Her 2002 TV film "Königskinder", produced by Studio Hamburg for ZDF, won the German Television Prize’s Promotion Award for the two young lead actors Luise Helm and Adrian Topol, while the SAT.1 TV movie "Das Gespenst von Canterville" earned her a Bavarian Television Award in the category of Best Direction and a nomination for the German Television Prize in 2005.
In 2007, her episode of the "Unter Verdacht" series ("Ein neues Leben") was nominated for the Adolf Grimme Prize, while the WDR TV film "Arnies Welt", which premiered at the Hof International Film Festival, came away with a Grimme Prize for her screenplay and direction on this Little Shark Entertainment production. A second Grimme Prize went that year to the film’s lead actors Caroline Peters, Matthias Brandt and Jörg Schüttauf, while Enno Hesse was awarded the Günter Strack Newcomer Prize for his performance. In 2009, Senta Berger received the German Television Prize and the 2010 Golden Camera for her performance in Kleefeld’s WDR TV film "Schlaflos" ("Sleepless").
Isabel admits that offers to direct for the cinema came in "every now and then, but I felt, that if I do something for cinema, then it should be something I would personally like to see in the cinema. Many of the story ideas I got to read would be great for TV, but were not really for cinema."
Then, by coincidence, she read some of Daniel Kehlmann’s novels and said to the producers Christoph Friedel and Tom Spiess that she would be interested in adapting the work of Daniel Kehlmann for the cinema.
As a result, in 2008, she met Kehlmann who gave her the galleys of his new novel "Ruhm" ("Fame"). By July 2009, Isabel had completed the first draft of her screenplay for the adaptation of the book. "It was an extremely pleasant collaboration," she recalls.
"I only adapted six of the novel’s original nine episodes because we wanted to focus on the central themes in this complex tragicomedy," she explains.
The electrical engineer Joachim Ebling (Justus von Dohnányi) buys a mobile telephone and receives calls which are supposed to be for someone else. The famous actor Ralf Tanner (Heino Ferch) is no longer called from one day to the next as if somebody had taken over his life. The writer Leo Richter (Stefan Kurt) is being accompanied by his girlfriend, the doctor Elisabeth (Julia Koschitz), on a reading tour through South America to present an as-yet-unpublished story to his audience. The terminally-ill Rosalie (Senta Berger) is looking for deliverance at a Swiss association for assisted suicide, yet doesn’t really want to part company with this life. Meanwhile, the internet blogger Mollwitt (Axel Ranisch) doesn’t desire for anything more than to leave this world to be able to get to know Lisa, a character in one of Leo Richter’s novels. And the crime authoress Maria Rubinstein (Gabriel Maria Schmeide) steps in as a replacement for Leo and goes missing on an adventurous tour through the East.

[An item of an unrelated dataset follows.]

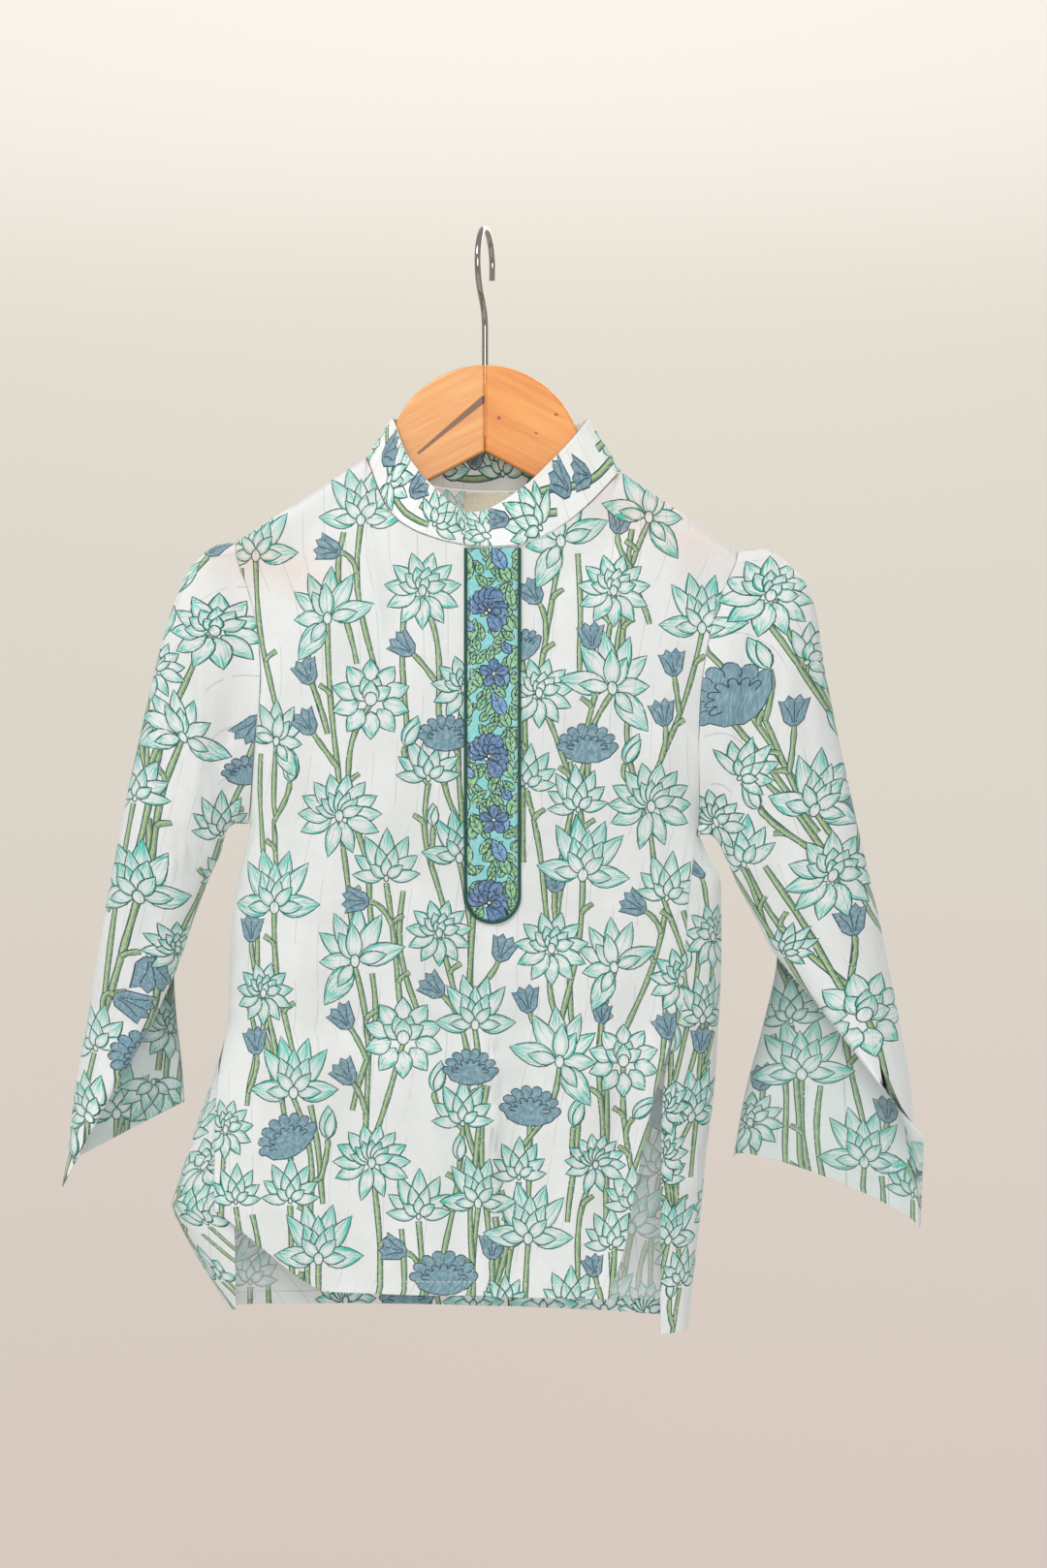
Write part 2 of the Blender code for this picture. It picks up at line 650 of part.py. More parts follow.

The European co-production by Cologne-based Little Shark Entertainment and Terz Filmproduktion with Switzerland’s Hugofilm Productions and Austria’s DOR Film Produktionsgesellschaft was shot over 39 shooting days during autumn 2010 and April 2011 at locations in North Rhine-Westphalia, Argentina, Mexico, Switzerland and the Ukraine.

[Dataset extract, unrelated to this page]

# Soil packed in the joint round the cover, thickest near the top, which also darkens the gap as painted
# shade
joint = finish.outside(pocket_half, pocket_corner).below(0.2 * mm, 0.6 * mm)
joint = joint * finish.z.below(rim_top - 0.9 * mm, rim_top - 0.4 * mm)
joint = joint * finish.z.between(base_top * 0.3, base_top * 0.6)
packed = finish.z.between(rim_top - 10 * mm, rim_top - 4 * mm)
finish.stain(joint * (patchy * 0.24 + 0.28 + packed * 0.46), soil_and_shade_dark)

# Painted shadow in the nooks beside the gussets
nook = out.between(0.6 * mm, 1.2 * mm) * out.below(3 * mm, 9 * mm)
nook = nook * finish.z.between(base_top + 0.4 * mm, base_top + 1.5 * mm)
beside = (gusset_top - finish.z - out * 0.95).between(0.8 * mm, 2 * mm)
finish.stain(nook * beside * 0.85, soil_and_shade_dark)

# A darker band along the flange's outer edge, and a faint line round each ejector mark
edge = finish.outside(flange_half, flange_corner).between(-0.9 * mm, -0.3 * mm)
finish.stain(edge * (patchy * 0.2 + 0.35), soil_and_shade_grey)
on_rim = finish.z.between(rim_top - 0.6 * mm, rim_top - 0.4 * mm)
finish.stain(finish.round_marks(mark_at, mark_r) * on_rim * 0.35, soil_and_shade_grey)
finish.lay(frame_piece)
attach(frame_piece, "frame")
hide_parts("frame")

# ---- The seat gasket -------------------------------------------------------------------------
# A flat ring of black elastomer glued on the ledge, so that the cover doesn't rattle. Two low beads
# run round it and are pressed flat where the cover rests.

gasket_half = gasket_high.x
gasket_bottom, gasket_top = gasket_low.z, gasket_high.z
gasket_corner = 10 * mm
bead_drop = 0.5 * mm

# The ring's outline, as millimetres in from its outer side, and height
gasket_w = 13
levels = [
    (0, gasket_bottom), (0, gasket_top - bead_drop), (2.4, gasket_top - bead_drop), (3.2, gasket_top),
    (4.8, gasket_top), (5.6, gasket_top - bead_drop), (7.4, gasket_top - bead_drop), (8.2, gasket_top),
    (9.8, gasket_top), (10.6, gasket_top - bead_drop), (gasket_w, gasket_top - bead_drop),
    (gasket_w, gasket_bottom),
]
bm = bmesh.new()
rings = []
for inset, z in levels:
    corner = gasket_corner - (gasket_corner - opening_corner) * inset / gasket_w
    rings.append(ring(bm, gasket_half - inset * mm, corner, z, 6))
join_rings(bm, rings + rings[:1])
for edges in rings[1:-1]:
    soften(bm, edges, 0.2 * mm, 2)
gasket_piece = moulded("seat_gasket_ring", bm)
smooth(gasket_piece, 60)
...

"Ruhm" was Isabel’s sixth collaboration with cinematographer Rainer Klaussmann and she could also draw on the services of other members from her "film family" such as the film editor Andrea Mertens and production designer Andrea Kessler.
She admits that filming in these exotic locations – from Mexico’s Cancun to the Crimean peninsula – was "quite an adventure. But it was all there in the original stories that they are set around the world. What fascinated me on 'Ruhm' was this feeling of being everywhere but actually nowhere, the constant search for identity in persistent mobility and communication which sometimes ends with disastrous or with absurdly funny consequences."